Most of earth’s 8 billion people are unaware of (1) and shouldnt paint a whole region, I see only 2-3 gulf countries in the top 10 of (2) which painting the whole region for is convoluted reasoning. Not vested enough to decode 3 to see how it relates to hating a region.
In summary, there maybe reasons for an informed person to have an issue with a specific government, there is no reasonable reason to hate on countries because the are adjacent to a government you dislike and lastly the individuals in a country are free to live in reasonable temperatures with their own taste in buildings
I'd say that there are specific reasons to have an issue with each and every government in the region.
I'll call the gulf states Bahrain, Kuwait, Iraq, Oman, Qatar, Saudi Arabia, Yemen and the United Arab Emirates. Which of these would you say has a good record on human rights, personal liberty, and equality?
Btw none of the points you are raising are the ones the OP has issue with.
I responded to the issues they raised which boiled down to. They don’t like their taste in building or how much air con they use in 50 degree heat and a bunch of other hate spray against the ethnic group‘s wealth
An issue can be found in any government, how does that move the conversation forward ?
Whataboutism or whataboutery (as in "what about…?") is a pejorative for the strategy of responding to an accusation with a counter-accusation instead of a defense of the original accusation.
In Saudi Arabia specifically, atheism is a capital crime.

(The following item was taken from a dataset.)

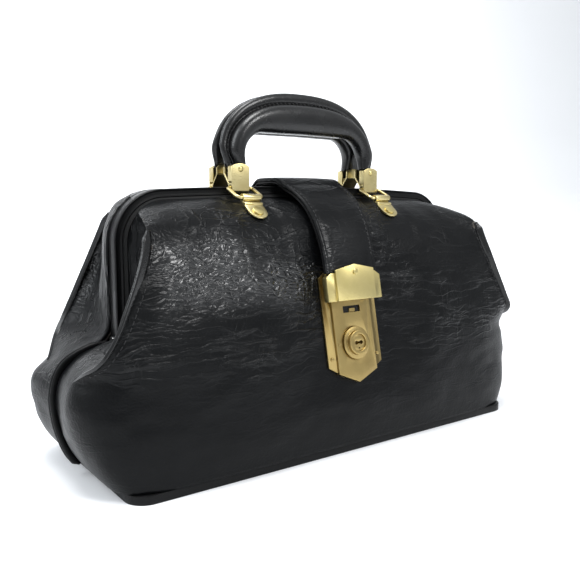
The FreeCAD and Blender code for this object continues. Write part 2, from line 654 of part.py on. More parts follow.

I think it's pretty sensible for atheists to hate a country that literally wants to kill them; do you find that strange?
You're technically correct in that the executions there are generally proudly done openly and often in public, and that backalley assassination of Khashoggi happened outside of the country.
"Saudi Arabia" is not an ethnic group. I don't hate Arabs. I hate the state called "Kingdom of Saudi Arabia" and its rulers. If anything, Arabs are among the victims of this state.
The above replies did not mention an ethnic group, rather a geographical area. The main ethnic group in that area is also very present in north Africa, and there is much less general "mistrust" (or negative feelings) towards that area than to the other.
Not sure if "geographic discrimination" is in any way better than "racism" but using terms correctly is required for good communication.
The implication of using "632 CE" appears to be a reference to the proliferation of Islam after the death of Muhammad (I didn't know this until I Googled)
So if that individuals distrust towards the Arabian peninsula begins in the exact year Islam began to spread, it wouldn't be a stretch to assume that OP is an Islamaphobe (and it would include a number of North African countries as well)
I have a problem when governments decide it is perfectly alright to interfere in how citizens should conduct their religion or even what religion they should follow, which I believe is a deeply personal affair. I have a problem when there is no separation of state and religion, and when said governments regularly criminalise (up to capital punishment) things like apostasy and blasphemy, which are decidedly mediaeval attitudes.
It so happens that the large majority of these governments are in Muslim-majority countries, where Islam is the 'state religion' (I have a problem with 'state religions' too). Therefore, a reasonable conclusion: it is that particular religion that demands these of its adherents (and worse, non-adherents), and therefore, I mistrust it.
> a number of North African countries as well
For the record, I have little problem with Tunisia.
> criminalise (up to capital punishment) things like apostasy and blasphemy, which are decidedly mediaeval attitudes.
Another HN post today motivated me to look up the history of British blasphemy law and it turns out it was not medieval. Criminal blasphemy laws appeared right at the end of the Middle Ages (at least in England and Wales) so are mostly modern. Before that the punishment for blasphemy was excommunication.
I never mentioned "an ethnic group". I mentioned "main" and "very present" - neither absolutes. The main point: comment was not racist. It was discriminatory based on other topics than race (geography or religion).
No. It's neither about race nor ethnicity; it's about culture and religion. It's not about the people, either, since the differences from person to person are as pronounced there as everywhere. It is, though, about the society built with the culture in question as a foundation. You can criticize societies everywhere, starting from your own - it's normal, healthy, and has nothing to do with racism.
Dubai, Abu Dhabi, Riyadh, Bahrain, Qatar, they all remind me of that quote from King of the Hill—they are monuments to man's arrogance. Desert cities hitting 50+ °C air temperature at midday which means air conditioning everywhere; vapid luxury in the form of expensive garish cars, shopping malls, and weird buildings and monuments, all while local chiefs who oppose stupid and unrealistic white elephant vanity projects are executed in the back alley.
This is one reason why I would like more nuclear power: it'll take some of the money away from the Gulf.